だから、前半部は、パレスチナのことを言葉にして伝えても本意は伝わらないのではないのかという、パレスチナの惨状を伝える側への皮肉も込めたメッセージでもあるのだ。
しかし、ここから、街に人は溢れる。
だが、パリジャンもパリジェンヌも、公園の椅子を取り合うとか、そんな日常で、このパリの人々もパレスチナの事など考える気など実はないという皮肉なのだ。
伝える側と、受け取る側のすれ違い。
では、国連本部のあるニューヨークはどうか。
タクシー運転手が、アラファトをカラファトと呼び、ここでも十分な理解などされているとは到底思えない。

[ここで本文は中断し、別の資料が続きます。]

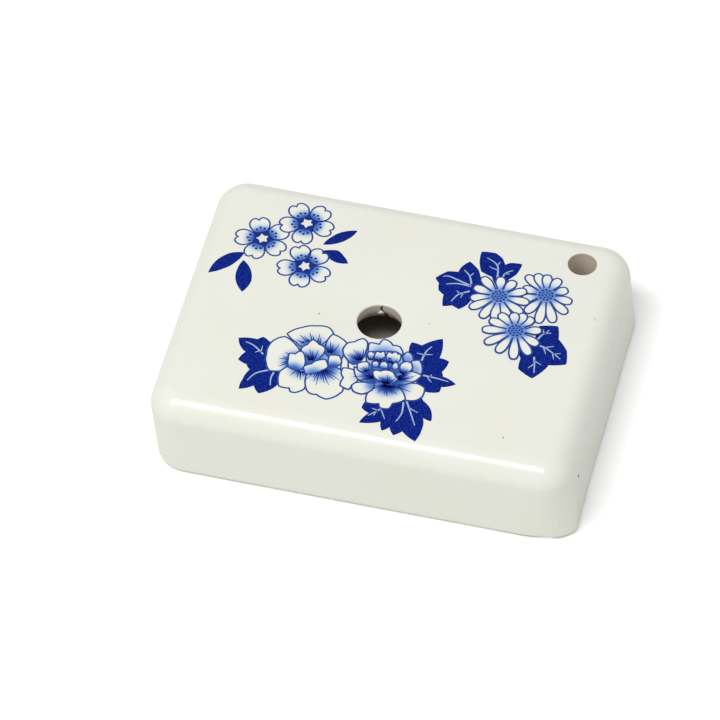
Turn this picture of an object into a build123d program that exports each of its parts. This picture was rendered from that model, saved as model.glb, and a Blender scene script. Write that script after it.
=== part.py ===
from build123d import *
import math
import os

# Glazed block
roof_length = 80.0
roof_width = 60.0
block_height = 18.0
lean_offset = 1.7
corner_radius = 5.2

# Porcelain body
wall_thickness = 4.0
roof_thickness = 4.2
foot_bevel = 0.7
foot_recess = 0.8
slab_thickness = 2.4

# Luting seam
seam_gap = 0.25
bead_width = 0.9
bead_height = 1.1
bead_lip = 0.15
bead_corner_radius = 0.8

# Glaze and ink
glaze_thickness = 0.3
glaze_stop = 1.0
ink_thickness = 0.05

# Holes, the finger hole from the middle of the roof and the spout from its right and rear sides
finger_radius = 4.15
finger_x = -2.02
finger_y = -0.3
spout_radius = 2.72
spout_from_side = 8.46
spout_from_rear = 7.51
rim_ease = 0.4
bare_rim_ease = 0.22
under_rim_ease = 0.85
ink_clearance = 0.1
cut_overrun = 2.0

# The sprays are drawn on a sheet of squares that covers the roof, and every share below counts squares
sheet_columns = 80
sheet_rows = 60
square = min(roof_length / sheet_columns, roof_width / sheet_rows)

# Cherry spray
cherry_radius_share = 5.6
cherry_centre_shares = [(-21.0, 20.15), (-28.4, 14.4), (-19.3, 9.75)]
cherry_turns = [[56, 129, 199, 270, 351], [40, 112, 188, 259, 330], [57, 117, 199, 268, 339]]
cherry_eye_share = 2.58
cherry_petal_half_shares = [(0.2, 0.1), (0.46, 0.3), (0.7, 0.38), (0.88, 0.3), (0.98, 0.16)]
cherry_notch_share = 0.87
cherry_leaf_shares = [
    [(-30.6, 10.3), (-33.1, 9.6), (-35.2, 7.2), (-36.0, 3.9), (-33.4, 5.5), (-31.6, 7.6)],
    [(-30.3, 8.4), (-30.9, 6.0), (-30.5, 3.2), (-28.6, 0.7), (-27.6, 3.6), (-28.4, 6.4)],
    [(-16.8, 15.7), (-15.7, 17.9), (-14.0, 19.6), (-11.3, 20.6), (-12.4, 18.3), (-14.3, 16.6)],
    [(-16.6, 14.1), (-13.7, 14.9), (-12.3, 13.8), (-11.1, 12.2), (-13.2, 11.9), (-15.0, 12.7)],
]
cherry_leaf_bulge_share = 0.06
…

銃やバズーカを携えているニューヨーク市民は、何を象徴しているのだろうか。
やはり、自分達のことだけでいっぱいいっぱいなのだ。
帰国したスレイマンの家の庭には、隣人が勝手にレモンの木を挿し木して育て、さも恩着せがましい表情で、増やしてあげましたと言いたげだ。
ありふれた日常。
バーで、踊り狂う若者たち。
パレスチナの若者も、みな同じなのだ。
なぜ、それが容易に叶わないのか。
スレイマンは、この作品で、
伝える側の問題、
受け取る側の問題、
パレスチナの人々の本当に欲しているところを、
この作品の中に凝縮して見せたのだ。
もし、これを観て何かを感じた人は、考えて欲しい。
そんなふうに思う。
今晩は。
新聞、ニュースでは、私の知る限りでは、そこまでの規制が東京で入っているとは知りませんでした。
私の居住区での変化点としては、座席予約が当日のみになった事位でしょうか・・。只、公開作は激減していますね。
地方都市なので(普段でも座席の埋まり具合は5%~50%です)、ジブリの映画が延期になったのは、映画館にとっては非常に厳しいと思われます。(昨年から出来る支援はしていますが・・)
昨年の様にならないように、祈るのみです。
映画館は、清浄な空間だと思うのですが、大都会では人の流れを完全に止めようとしているのは知っていましたが、まさか映画館までとは・・。
それにしても、ワクチン接種率のイスラエルと比較しての低さ及び実施方法の(素人でも分かる)稚拙さ・・。うーむ。日本は医療大国であった筈なのに、クスリばかり過剰にバラまいていた付けが来た感がありますね・・。
あ、又映画と関係ない事を書いてしまいました・・。
コロナ禍の一刻も早い終焉と、終息した後、日本の対応の稚拙さを鋭く抉ったドキュメンタリーを観る事が出来る日を心待ちにしています。